Noda, 54, who was finance minister in the Kan Cabinet, had earlier been elected president of the ruling Democratic Party of Japan in a runoff, clearing the way for him to become the prime minister under Japanese practice.
Earlier Tuesday, Kan and his Cabinet resigned en masse to enable the new prime minister to form his government later this week, Kyodo News reported.
Kan, who held office only since June of last year, stepped down last week after coming under criticism for his government's handling of the nuclear crisis triggered by Japan's March 11 earthquake and tsunami. The disaster caused hundreds of billions of dollars in damage to the Japanese economy.
Among the tough challenges facing Noda are rebuilding the country and unification of his divided party, the BBC said.
Noda is seen as a fiscal conservative who has supported increasing taxes, such as doubling Japan's 5 percent sales tax to fund the recovery, reduce debt and meet the country's social-security costs.

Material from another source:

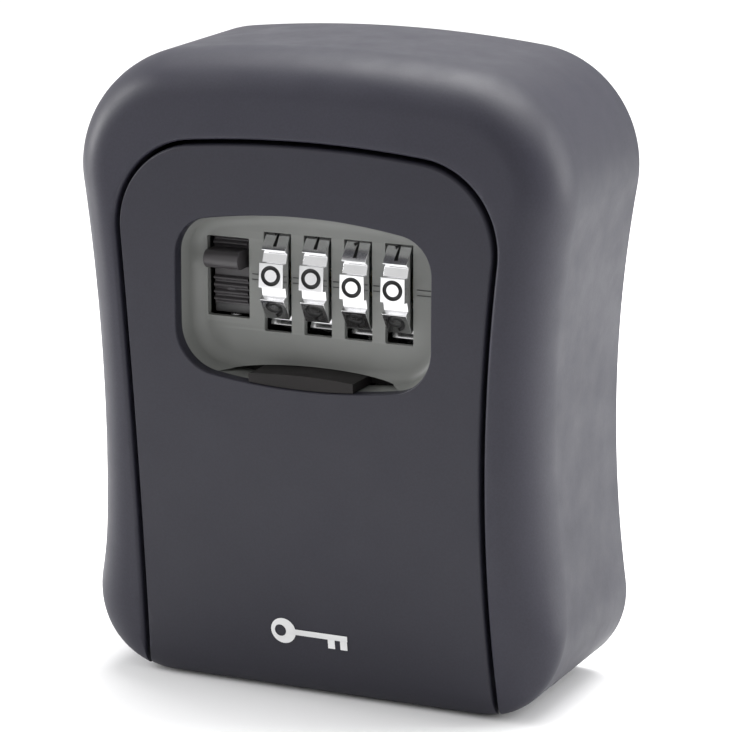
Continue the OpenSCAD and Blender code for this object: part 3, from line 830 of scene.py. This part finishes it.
def build_mark():
    """A plain key pictogram, printed low on the door."""
    parts = []
    for kind in ("bow", "stem", "bit_1", "bit_2"):
        if kind == "bow":
            outer = mark_disc(kind, MARK_X - 5.4, 30, 50, 2.5, 64)
            inner = mark_disc("eye", MARK_X - 6.0, 29, 51, 1.15, 48)
            parts.append(boolean(outer, [inner]))
        elif kind == "stem":
            parts.append(box_mesh(kind, MARK_X - 3.2, MARK_X + 7.6, 30, 50, MARK_Z - 0.55, MARK_Z + 0.55))
        else:
            x = MARK_X + (3.6 if kind == "bit_1" else 6.1)
            parts.append(box_mesh(kind, x, x + 1.4, 30, 50, MARK_Z - 2.3, MARK_Z))
    key = parts[0]
    boolean(key, parts[1:], "UNION")
    boolean(key, [front_slab("under", -0.03)])
    boolean(key, [front_slab("over", 0.012)], "INTERSECT")
    key.name = "key_pictogram"
    return finish_piece(key, MATS["mark"], "door", "door_paint")


# ---- carried-over CAD nodes ----
NODE_MATS = {
    "back_liner": "foam", "hinge_pins": "steel", "strike_plate": "steel", "strike_screws": "steel",
    "key_hook": "black", "hook_screw": "steel", "lock_box": "black", "box_screws": "steel",
    "detent_spring": "spring", "dial_axle": "steel", "code_sleeve_1": "brass", "code_sleeve_2": "brass",
    "code_sleeve_3": "brass", "code_sleeve_4": "brass",
    "bolt_plate": "dark_steel", "fence_comb": "dark_steel",
    "slider_rivets": "steel", "reset_lever": "lever", "lever_rivet": "steel",
}


def dress_nodes():
    for node, key in NODE_MATS.items():
        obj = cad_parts[node]
        obj.data.materials.clear()
        obj.data.materials.append(MATS[key])
        bevel(obj, 0.12 if key in ("steel", "brass", "spring") else 0.25, 2, 40)


build_case()
build_door()
build_panel()
build_pull()
build_dials()
build_slider()
build_spring()
build_mark()
dress_nodes()

# ---- floor, light and camera ----
def build_stage():
    bm = bmesh.new()
    floor_z = cad_box[0].z - 0.0001
    profile = [(-1.6, floor_z), (0.9, floor_z)]
    bend = [math.pi / 2 * k / 12 for k in range(1, 13)]
    profile += [(0.9 + 0.5 * math.sin(a), floor_z + 0.5 - 0.5 * math.cos(a)) for a in bend]
    profile.append((1.4, 2.4))
    rows = [[bm.verts.new((x, y, z)) for y, z in profile] for x in (-2.4, 2.4)]
    for k in range(len(profile) - 1):
        bm.faces.new((rows[0][k], rows[0][k + 1], rows[1][k + 1], rows[1][k]))
    floor = new_object("studio_sweep", bm)
    for p in floor.data.polygons:
        p.use_smooth = True
    n = Nodes("sweep_paper")
    tone = n.colours(n.noise(6, 3), [(0.3, (0.86, 0.86, 0.865)), (0.7, (0.88, 0.88, 0.885))])
    rough = n.spread(n.noise(40, 3), 0.7, 0.8)
    grain = n.bump(n.noise(900, 2), 0.05, 0.05)
    floor.data.materials.append(n.done(tone, rough, grain, specular=0.2))


def area_light(name, location, target, size, energy, colour=(1, 1, 1)):
    light = bpy.data.lights.new(name, "AREA")
    light.shape, light.size, light.size_y = "RECTANGLE", size[0], size[1]
    light.energy, light.color = energy, colour
    obj = bpy.data.objects.new(name, light)
    bpy.context.scene.collection.objects.link(obj)
    obj.location = location
    obj.rotation_mode = "QUATERNION"
    obj.rotation_quaternion = (Vector(target) - Vector(location)).to_track_quat("-Z", "Y")
    return obj


def build_light():
    world = bpy.data.worlds.new("studio")
    bpy.context.scene.world = world
    world.use_nodes = True
    world.node_tree.nodes["Background"].inputs["Color"].default_value = (1, 1, 1, 1)
    world.node_tree.nodes["Background"].inputs["Strength"].default_value = 0.75
    area_light("top_box", (0.05, 0.2, 0.7), (0, 0, 0), (0.8, 0.5), 9.0)
    area_light("right_box", (0.68, 0.36, 0.25), (0, 0, 0), (0.35, 0.9), 6.5)
    area_light("left_box", (-0.75, -0.15, 0.15), (0, 0, 0), (0.25, 0.8), 7.0)


CAMERA_TURN, CAMERA_RISE, CAMERA_ROLL = 25.06, 14.11, -0.265
CAMERA_AIM = (0.0, -0.02069, -0.00083)
CAMERA_FAR = 0.67328
CAMERA_LENS = 178.9
CAMERA_SHIFT = (0.0186, 0.0013)


def build_camera():
    data = bpy.data.cameras.new("camera")
    camera = bpy.data.objects.new("camera", data)
    bpy.context.scene.collection.objects.link(camera)
    turn, rise = math.radians(CAMERA_TURN), math.radians(CAMERA_RISE)
    back = Vector((math.sin(turn) * math.cos(rise), -math.cos(turn) * math.cos(rise), math.sin(rise)))
    camera.location = Vector(CAMERA_AIM) + back * CAMERA_FAR
    roll = Matrix.Rotation(math.radians(CAMERA_ROLL), 4, "Z")
    camera.rotation_mode = "QUATERNION"
    aim = (-back).to_track_quat("-Z", "Y").to_matrix().to_4x4()
    camera.rotation_quaternion = (aim @ roll).to_quaternion()
    data.sensor_width, data.lens = 36.0, CAMERA_LENS
    data.shift_x, data.shift_y = CAMERA_SHIFT
    data.clip_start, data.clip_end = 0.01, 20.0
    bpy.context.scene.camera = camera


build_stage()
build_light()
build_camera()
scene = bpy.context.scene
scene.view_settings.view_transform = "Standard"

The BBC said Noda wants to restart nuclear reactors idled after the disaster at the Fukushima Daiichi nuclear plant.
"Running Japan's government is like pushing a giant snowball up a snowy, slippery hill," Noda had said earlier, CNN reported. "In times like this, we can't say, 'I don't like this person' or 'I don't like that person.' The snowball will slide down."
An analyst told CNN the country's political problems, as witnessed by the succession of prime ministers, are affecting the economy, which is the world's third largest after the United States and China.
Moody's rating agency last week downgraded Japan's rating a notch to Aa3 from Aa2, citing its huge deficit and frequent changes in the administration.